Thursday, 12 years after his original conviction, the high court justices partially agreed with Douglas. They did not overturn his robbery conviction, but they said he must get a new sentencing trial.

“Prejudice could not be presumed from the juror’s presence on the jury (during the guilt phase of the trial) because no one knew of his bias toward Douglas ... including the juror himself,” Justice Bill Cunningham wrote for the court.

But once the juror realized who Douglas was, “prejudice could be presumed.”

“Those proceedings were fundamentally unfair,” Cunningham wrote.


Virginia
State AG asks high court to hear appeal on sniper sentencing

RICHMOND, Va. (AP) — Virginia’s attorney general has asked the U.S. Supreme Court to hear the state’s appeal of a ruling granting new sentencing hearings for the man serving life terms for the sniper shootings that terrorized the Washington, D.C., region when he was a teenager.
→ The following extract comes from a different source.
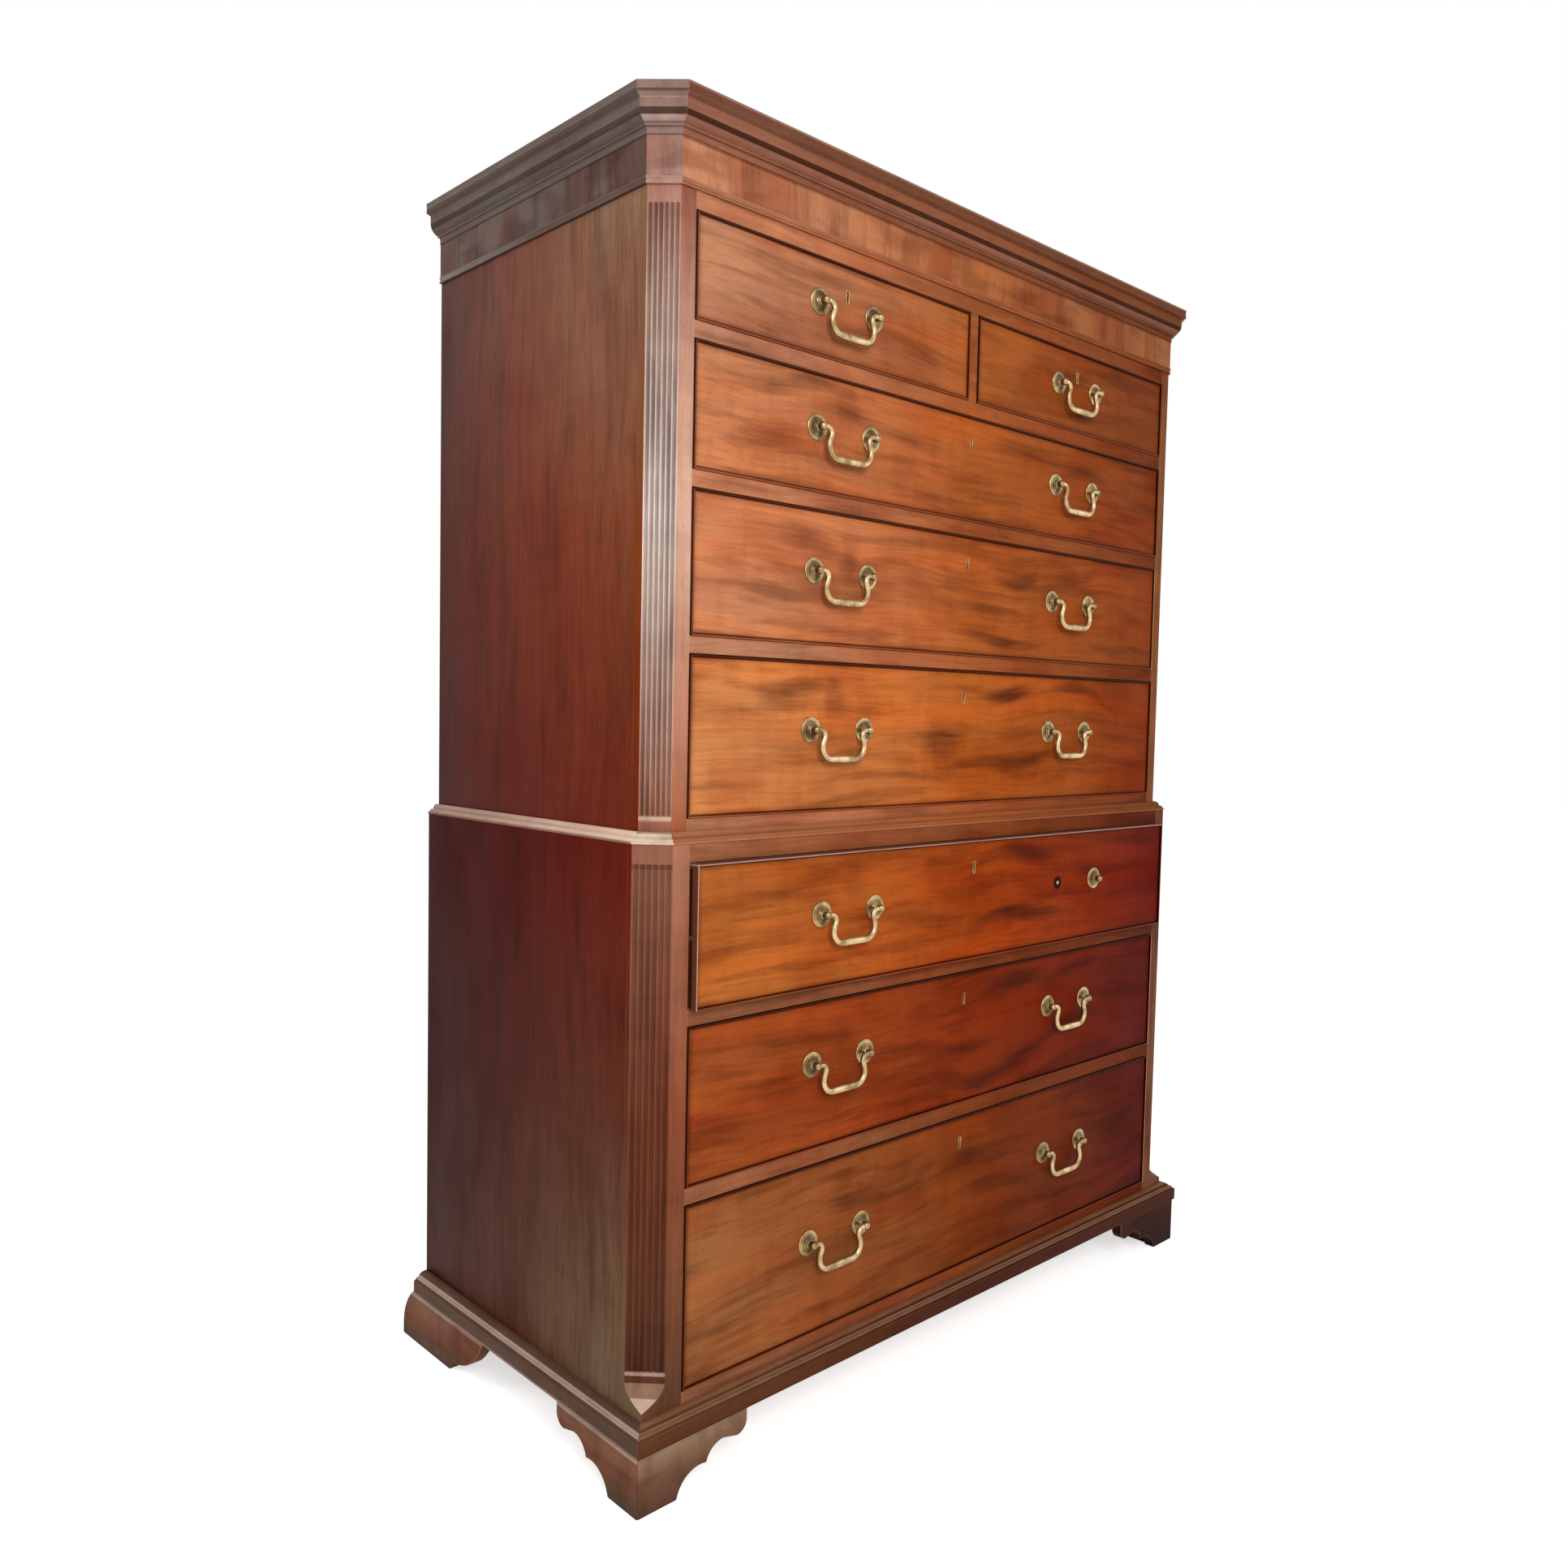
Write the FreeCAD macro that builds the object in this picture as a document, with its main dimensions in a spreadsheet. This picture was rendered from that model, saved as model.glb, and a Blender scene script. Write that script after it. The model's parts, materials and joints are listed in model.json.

Attorney General Mark Herring filed a petition Friday asking the high court to review a ruling by the 4th U.S. Circuit Court of Appeals. In June, the appeals court ruled that Lee Boyd Malvo should be resentenced in Virginia under U.S. Supreme Court rulings that mandatory life-without-parole sentences for juveniles are unconstitutional.

Herring argues that Malvo’s sentence already complies with those rulings.

Malvo was 17 when he and John Allen Muhammad fatally shot 10 people in Maryland, Virginia and Washington.

Muhammad was executed. Malvo was sentenced to multiple life terms, including four in Virginia.